From the line containing "Reconstruct the object" through the line containing "CRUST_SEED = 1796030847", retype each line exactly; include both end lines and nothing beyond them.

◆ DATASET ENTRIES ◆
────────────────────

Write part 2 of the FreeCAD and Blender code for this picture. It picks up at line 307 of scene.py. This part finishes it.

────────────────────

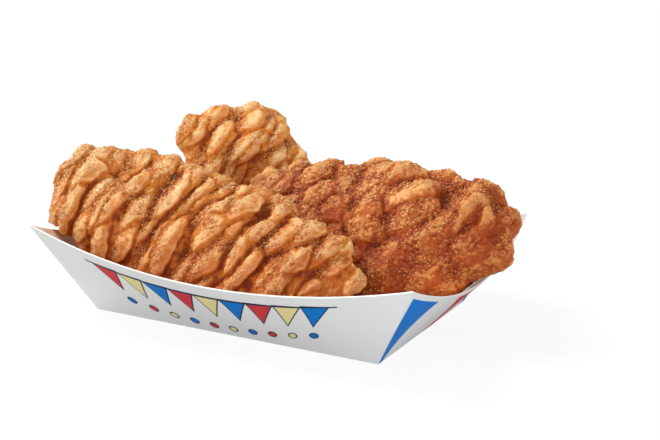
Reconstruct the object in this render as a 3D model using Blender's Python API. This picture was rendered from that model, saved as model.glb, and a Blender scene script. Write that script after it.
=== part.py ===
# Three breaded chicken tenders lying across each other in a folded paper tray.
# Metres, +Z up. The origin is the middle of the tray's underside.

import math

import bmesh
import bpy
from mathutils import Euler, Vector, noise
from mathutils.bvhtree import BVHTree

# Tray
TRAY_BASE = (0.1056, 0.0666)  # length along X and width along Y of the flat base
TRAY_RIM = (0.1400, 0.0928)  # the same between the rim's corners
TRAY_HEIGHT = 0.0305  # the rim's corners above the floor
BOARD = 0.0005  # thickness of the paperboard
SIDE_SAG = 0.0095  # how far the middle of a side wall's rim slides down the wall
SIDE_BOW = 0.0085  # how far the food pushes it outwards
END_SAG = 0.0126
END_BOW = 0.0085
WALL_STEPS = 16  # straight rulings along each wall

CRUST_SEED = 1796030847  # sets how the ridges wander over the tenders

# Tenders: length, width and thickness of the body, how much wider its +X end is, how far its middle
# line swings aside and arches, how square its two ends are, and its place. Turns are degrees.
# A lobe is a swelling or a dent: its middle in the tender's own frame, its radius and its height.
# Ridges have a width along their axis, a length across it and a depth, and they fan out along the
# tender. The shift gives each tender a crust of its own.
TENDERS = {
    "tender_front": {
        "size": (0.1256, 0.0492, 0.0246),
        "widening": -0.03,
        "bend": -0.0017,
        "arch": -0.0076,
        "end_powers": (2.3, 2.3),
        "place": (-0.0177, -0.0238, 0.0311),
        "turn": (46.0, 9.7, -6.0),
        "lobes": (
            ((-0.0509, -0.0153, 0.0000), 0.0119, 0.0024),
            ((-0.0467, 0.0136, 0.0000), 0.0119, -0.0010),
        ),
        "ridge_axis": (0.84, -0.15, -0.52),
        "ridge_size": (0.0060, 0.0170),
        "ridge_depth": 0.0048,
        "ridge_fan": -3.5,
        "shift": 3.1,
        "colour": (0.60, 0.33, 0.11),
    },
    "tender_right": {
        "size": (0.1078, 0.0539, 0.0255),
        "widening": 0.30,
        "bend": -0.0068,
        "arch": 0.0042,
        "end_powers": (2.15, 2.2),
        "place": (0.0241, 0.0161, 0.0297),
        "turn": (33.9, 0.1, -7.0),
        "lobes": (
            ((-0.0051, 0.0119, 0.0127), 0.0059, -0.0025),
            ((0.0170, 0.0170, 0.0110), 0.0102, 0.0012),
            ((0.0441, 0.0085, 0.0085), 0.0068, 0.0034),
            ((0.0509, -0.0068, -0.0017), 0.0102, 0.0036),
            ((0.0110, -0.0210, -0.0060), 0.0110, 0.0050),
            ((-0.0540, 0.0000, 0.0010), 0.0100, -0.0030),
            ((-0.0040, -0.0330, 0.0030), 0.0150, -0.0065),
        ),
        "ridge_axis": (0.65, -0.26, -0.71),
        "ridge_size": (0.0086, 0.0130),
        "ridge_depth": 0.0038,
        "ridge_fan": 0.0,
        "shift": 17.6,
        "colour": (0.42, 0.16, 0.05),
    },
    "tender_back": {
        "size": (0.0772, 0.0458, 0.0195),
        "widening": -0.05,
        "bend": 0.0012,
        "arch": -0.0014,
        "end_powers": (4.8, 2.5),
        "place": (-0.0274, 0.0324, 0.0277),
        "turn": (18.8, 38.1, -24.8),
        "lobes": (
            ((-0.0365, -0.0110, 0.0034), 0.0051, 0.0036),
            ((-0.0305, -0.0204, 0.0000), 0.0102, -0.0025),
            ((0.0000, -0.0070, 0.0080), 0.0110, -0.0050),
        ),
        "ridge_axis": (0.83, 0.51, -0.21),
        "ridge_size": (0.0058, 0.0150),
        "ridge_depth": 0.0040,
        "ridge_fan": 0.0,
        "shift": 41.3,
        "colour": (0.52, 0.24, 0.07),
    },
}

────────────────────

◆ EXERCISE ANSWER ◆
Reconstruct the object in this render as a 3D model using Blender's Python API. This picture was rendered from that model, saved as model.glb, and a Blender scene script. Write that script after it.
=== part.py ===
# Three breaded chicken tenders lying across each other in a folded paper tray.
# Metres, +Z up. The origin is the middle of the tray's underside.

import math

import bmesh
import bpy
from mathutils import Euler, Vector, noise
from mathutils.bvhtree import BVHTree

# Tray
TRAY_BASE = (0.1056, 0.0666)  # length along X and width along Y of the flat base
TRAY_RIM = (0.1400, 0.0928)  # the same between the rim's corners
TRAY_HEIGHT = 0.0305  # the rim's corners above the floor
BOARD = 0.0005  # thickness of the paperboard
SIDE_SAG = 0.0095  # how far the middle of a side wall's rim slides down the wall
SIDE_BOW = 0.0085  # how far the food pushes it outwards
END_SAG = 0.0126
END_BOW = 0.0085
WALL_STEPS = 16  # straight rulings along each wall

CRUST_SEED = 1796030847  # sets how the ridges wander over the tenders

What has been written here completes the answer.